An elevated bar area in a front corner caters to beer drinkers who want to watch ballgames on the flat-screens. I've only seen the rest of the vast space packed on Rockies game days, when the tables fill with families, friends and pre-gamers looking for a solid meal and a couple of pints before heading off to an afternoon or evening of alcohol-fueled rooting for the home team. Last week I managed to scrounge up a seat at the bar during the pre-Rockies rush — only to watch the restaurant go from full to nearly empty before I'd even finished half of my beer.

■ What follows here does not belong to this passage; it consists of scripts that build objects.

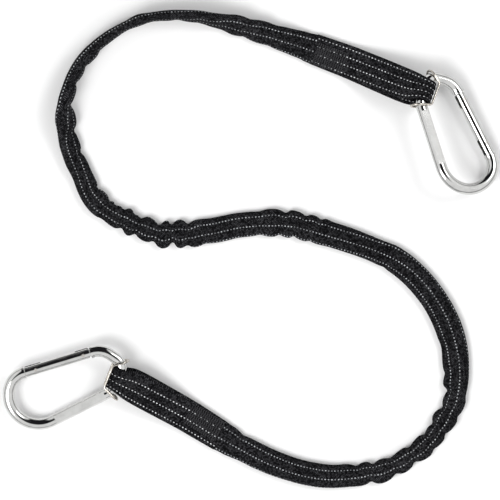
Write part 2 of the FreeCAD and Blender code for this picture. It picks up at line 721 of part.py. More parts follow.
subparts = []
for lying in ENDS:
    end = lying.name
    subparts.append(carabiner_frame(end, lying.placement))
    in_gate = lying.placement.multiply(gate_place)

    def at_gate(x):
        """A place on the gate's own axis, in the object's frame."""
        return in_gate.multiply(Placement(Vector(x, 0, 0), Rotation()))

    subparts.append(gate_tube(end, in_gate))
    subparts.append(headed_pin(f"hinge_rivet_{end}", "rivet_radius", at_gate(pivot_x)))
    subparts.append(headed_pin(f"latch_pin_{end}", "latch_pin_radius", at_gate(cell("latch_from_end"))))
    subparts.append(plunger(end, at_gate(plunger_tip_x)))
    upright = Placement(Vector(), Rotation(Vector(0, 1, 0), 90))
    subparts.append(gate_spring(end, at_gate(spring_end_x).multiply(upright)))
    subparts.append(keeper_wire(end, lying.placement.multiply(keeper_place)))

    route = vectors(ROUTE_A if end == "a" else ROUTE_B[::-1])
    cover_way = route[1] - route[0]
    cover_way.z = 0
    loop, sewn_way, flat_side = end_loop(lying.bar_centre, lying.bar_direction,
                                         lying.block_start, lying.block_end, cover_way)
    rows = stitch_bars(lying.block_start, lying.block_end, sewn_way, flat_side)
    subparts.append(webbing_feature(f"end_loop_{end}", loop.cut(rows)))
    subparts.append(webbing_feature(f"stitching_{end}", Part.makeCompound(rows)))

outer = (cell("cover_width"), cell("cover_height"))
inner = (outer[0] - 2 * cell("cover_wall"), outer[1] - 2 * cell("cover_wall"))
elastic = (cell("elastic_width"), cell("elastic_height"))
quarter_turns = ((*CLIMB, 0, QUARTER), (*LEAN_BACK, QUARTER, 0))
for label, points, turns in (("a", ROUTE_A, ()), ("middle", ROUTE_MIDDLE, ()), ("b", ROUTE_B, quarter_turns)):
    route = vectors(points)
    cover = band(f"cover_{label}", route, *outer, *inner, turns=turns)
    core = band(f"elastic_core_{label}", route, *elastic, turns=turns)
    subparts.append(webbing_feature(f"cover_{label}", cover))
    subparts.append(webbing_feature(f"elastic_core_{label}", core))

for part in subparts:
    part.Label = part.Name
doc.recompute()

faults = [thing.Name for thing in doc.Objects if "Invalid" in thing.State or "Error" in thing.State]
for part in subparts:
    if part.Shape.isNull() or not part.Shape.isValid() or not part.Shape.Solids:
        faults.append(part.Label)
if faults:
    raise SystemExit(f"failed: {faults}")

os.makedirs("parts", exist_ok=True)
for part in subparts:
    part.Shape.exportStep(f"parts/{part.Label}.step")
whole = FreeCAD.BoundBox()
for part in subparts:
    whole.add(part.Shape.optimalBoundingBox(True, False))
print("whole", whole)
for lying in ENDS:
    pivot_at = lying.placement.multVec(pivot)
    opens = lying.placement.Rotation.multVec(Vector(0, 0, -1))
    slide = lying.placement.Rotation.multVec(-gate_way)
    print(f"end {lying.name}: bar {lying.bar_centre}, bar way {lying.bar_direction}, "
          f"pivot {pivot_at}, gate axis {opens}, plunger way {slide}")
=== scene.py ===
"""Looks model of a shock absorbing lanyard: elasticated webbing between two sprung gate carabiners."""
import json
import logging
import math
from dataclasses import dataclass, field
from enum import Enum
from typing import Any

import bpy
import numpy as np
from mathutils import Matrix, Vector, noise


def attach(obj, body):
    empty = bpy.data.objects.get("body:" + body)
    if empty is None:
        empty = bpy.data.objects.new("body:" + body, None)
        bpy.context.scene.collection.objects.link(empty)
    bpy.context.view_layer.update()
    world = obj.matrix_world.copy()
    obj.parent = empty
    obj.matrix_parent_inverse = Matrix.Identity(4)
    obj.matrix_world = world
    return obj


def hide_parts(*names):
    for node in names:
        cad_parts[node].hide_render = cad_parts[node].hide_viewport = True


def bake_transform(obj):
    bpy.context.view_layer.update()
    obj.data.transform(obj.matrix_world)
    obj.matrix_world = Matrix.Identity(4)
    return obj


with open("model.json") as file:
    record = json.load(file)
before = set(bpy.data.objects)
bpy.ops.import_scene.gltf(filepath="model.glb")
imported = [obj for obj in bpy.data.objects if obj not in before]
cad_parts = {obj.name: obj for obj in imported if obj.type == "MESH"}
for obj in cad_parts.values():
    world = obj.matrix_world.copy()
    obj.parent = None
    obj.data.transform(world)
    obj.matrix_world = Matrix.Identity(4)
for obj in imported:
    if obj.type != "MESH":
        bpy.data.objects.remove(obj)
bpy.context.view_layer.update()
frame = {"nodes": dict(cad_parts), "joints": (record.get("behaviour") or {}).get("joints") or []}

log = logging.getLogger("lanyard")
MM = 0.001
# half the side of an octagon drawn round a circle of radius one
OCTAGON = 0.414


class End(Enum):
    """The lanyard's two ends, by the letter that their parts carry."""

    A = "a"
    B = "b"


class Slot(Enum):
    """The record's material slots."""

    WEBBING = "webbing"
    THREAD = "thread"
    ELASTIC = "elastic"
    BAR = "polished_bar"
    GATE = "polished_gate"
    KEEPER = "keeper_wire"
    PIN = "pin_steel"
    SPRING = "spring_steel"


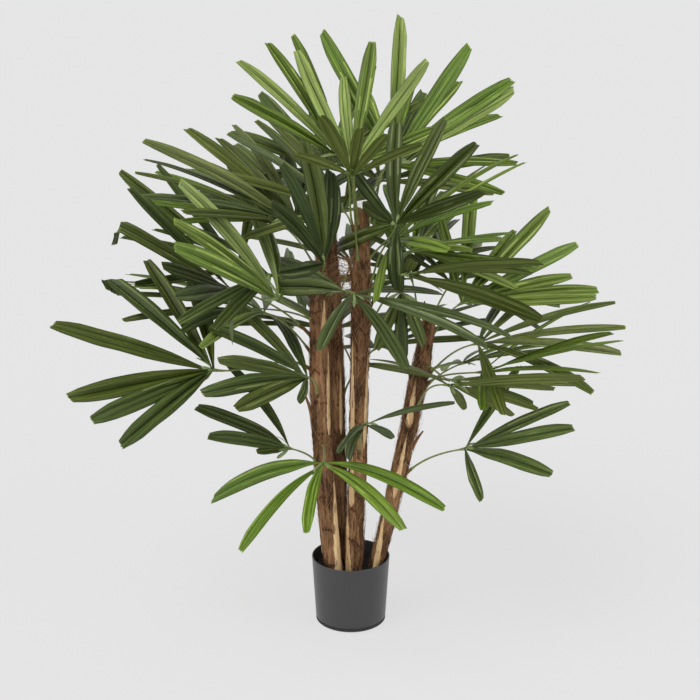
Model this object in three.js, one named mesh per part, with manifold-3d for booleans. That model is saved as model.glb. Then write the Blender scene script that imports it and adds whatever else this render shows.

Breckenridge has its full line on draft at the brewpub, rotating in seasonal and small-batch selections, which are frequently offered at enticing special prices. The creamy vanilla porter was the first beer I'd tried at Breckenridge; feeling nostalgic, that's exactly what I ordered this round. It paired perfectly with the "heart-stopper" sausage sandwich I'd chosen after barely glancing at the rest of the pub-fare options on the huge menu. The sandwich featured a fat, spicy sausage slicked with tangy barbecue sauce and topped with sweet, caramelized onions hit with a little oatmeal stout, then stuffed between two halves of a dense hoagie roll. (The menu says the bread is freshly baked, though mine was a little too crusty and dry to make this claim totally convincing.) Sided by a massive pile of blocky fries dusted with paprika, the sandwich was indeed heart-stopping — heart-stoppingly satisfying, that is. In a weird way, it reminded me of the bangers and mash I used to get at Summit County's Breckenridge when I was a kid, even if the sausage and spuds had been tricked out a bit.
In fact, my visit here made me miss the original Breckenridge Brewery. Still, this downtown outpost is a good spot for a game-day rendezvous, particularly if you're looking for great beer.